▸ Task details:
What is to be transcribed is the run of lines opening with the one that has "each part. Then" and closing with the one that has "import * as THREE from 'three';", and only that run, exactly.

▸ Records provided:
▼

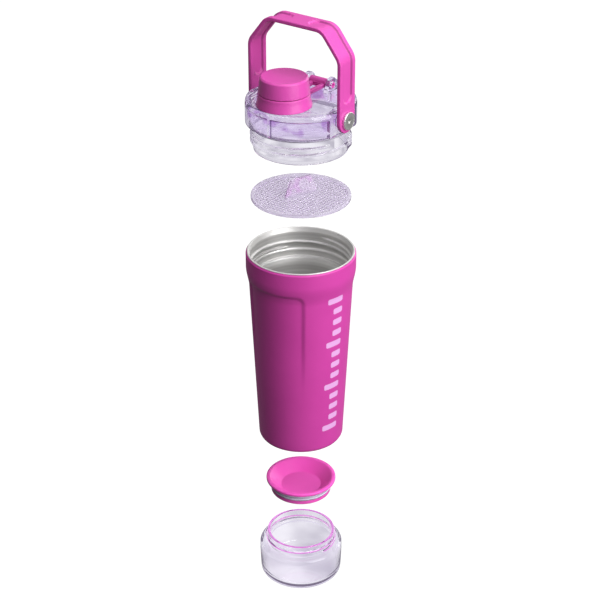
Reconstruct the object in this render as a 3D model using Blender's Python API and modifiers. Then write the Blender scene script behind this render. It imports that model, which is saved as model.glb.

▲
▼

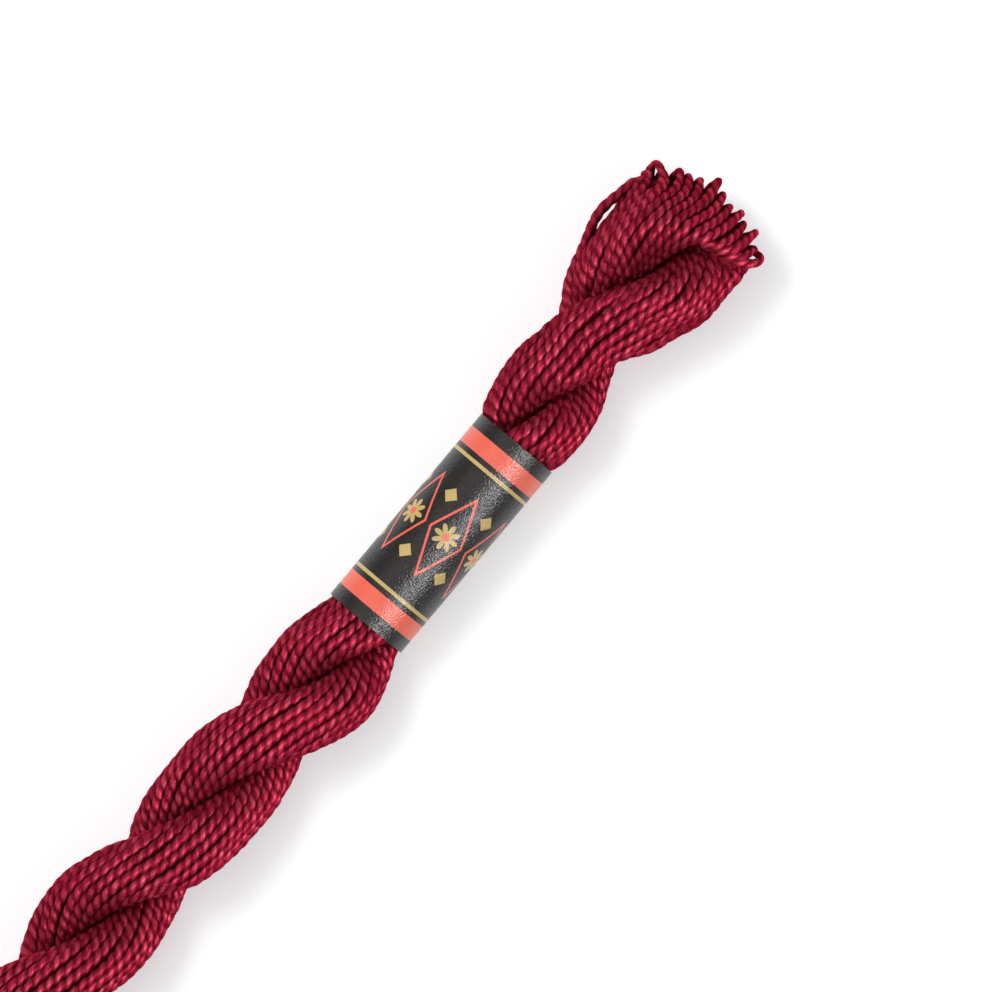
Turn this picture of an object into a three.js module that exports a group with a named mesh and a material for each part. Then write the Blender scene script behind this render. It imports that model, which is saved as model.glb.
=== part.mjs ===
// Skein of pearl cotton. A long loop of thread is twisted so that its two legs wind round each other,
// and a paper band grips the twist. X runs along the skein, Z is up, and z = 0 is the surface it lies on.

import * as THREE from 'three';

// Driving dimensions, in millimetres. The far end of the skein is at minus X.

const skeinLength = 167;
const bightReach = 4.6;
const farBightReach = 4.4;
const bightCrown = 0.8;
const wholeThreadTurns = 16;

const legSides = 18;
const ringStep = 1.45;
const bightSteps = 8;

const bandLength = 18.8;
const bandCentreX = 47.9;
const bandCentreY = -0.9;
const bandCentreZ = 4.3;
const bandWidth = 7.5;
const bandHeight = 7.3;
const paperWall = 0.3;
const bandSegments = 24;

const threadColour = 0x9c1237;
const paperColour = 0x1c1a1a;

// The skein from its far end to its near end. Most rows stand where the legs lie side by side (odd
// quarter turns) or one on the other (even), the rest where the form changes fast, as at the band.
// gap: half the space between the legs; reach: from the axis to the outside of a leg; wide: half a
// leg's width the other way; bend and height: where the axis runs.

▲
▼

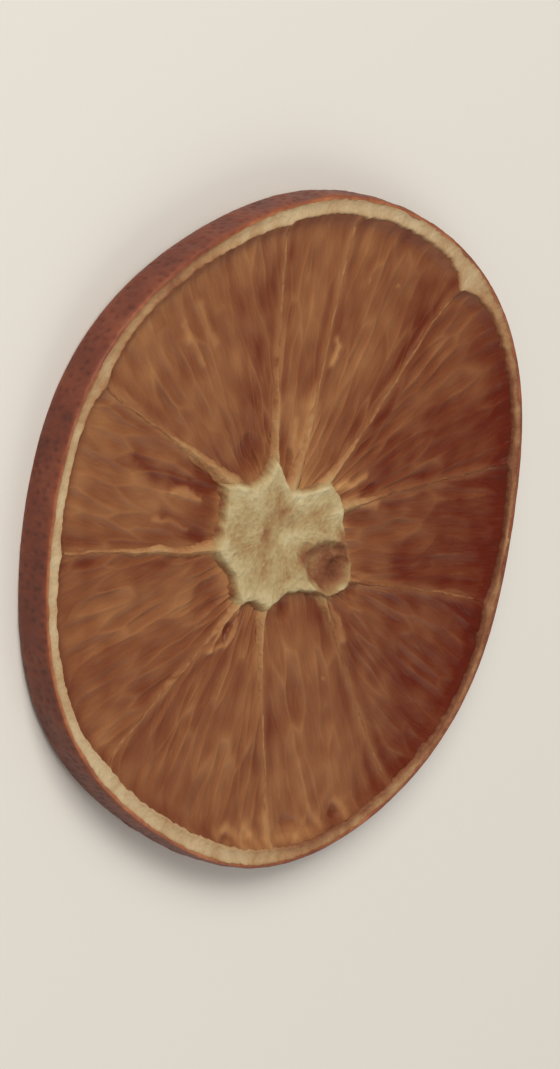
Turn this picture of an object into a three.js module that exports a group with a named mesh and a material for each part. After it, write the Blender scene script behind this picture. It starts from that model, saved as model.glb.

▲

▸ Exercise response:
Turn this picture of an object into a three.js module that exports a group with a named mesh and a material for each part. Then write the Blender scene script behind this render. It imports that model, which is saved as model.glb.
=== part.mjs ===
// Skein of pearl cotton. A long loop of thread is twisted so that its two legs wind round each other,
// and a paper band grips the twist. X runs along the skein, Z is up, and z = 0 is the surface it lies on.

import * as THREE from 'three';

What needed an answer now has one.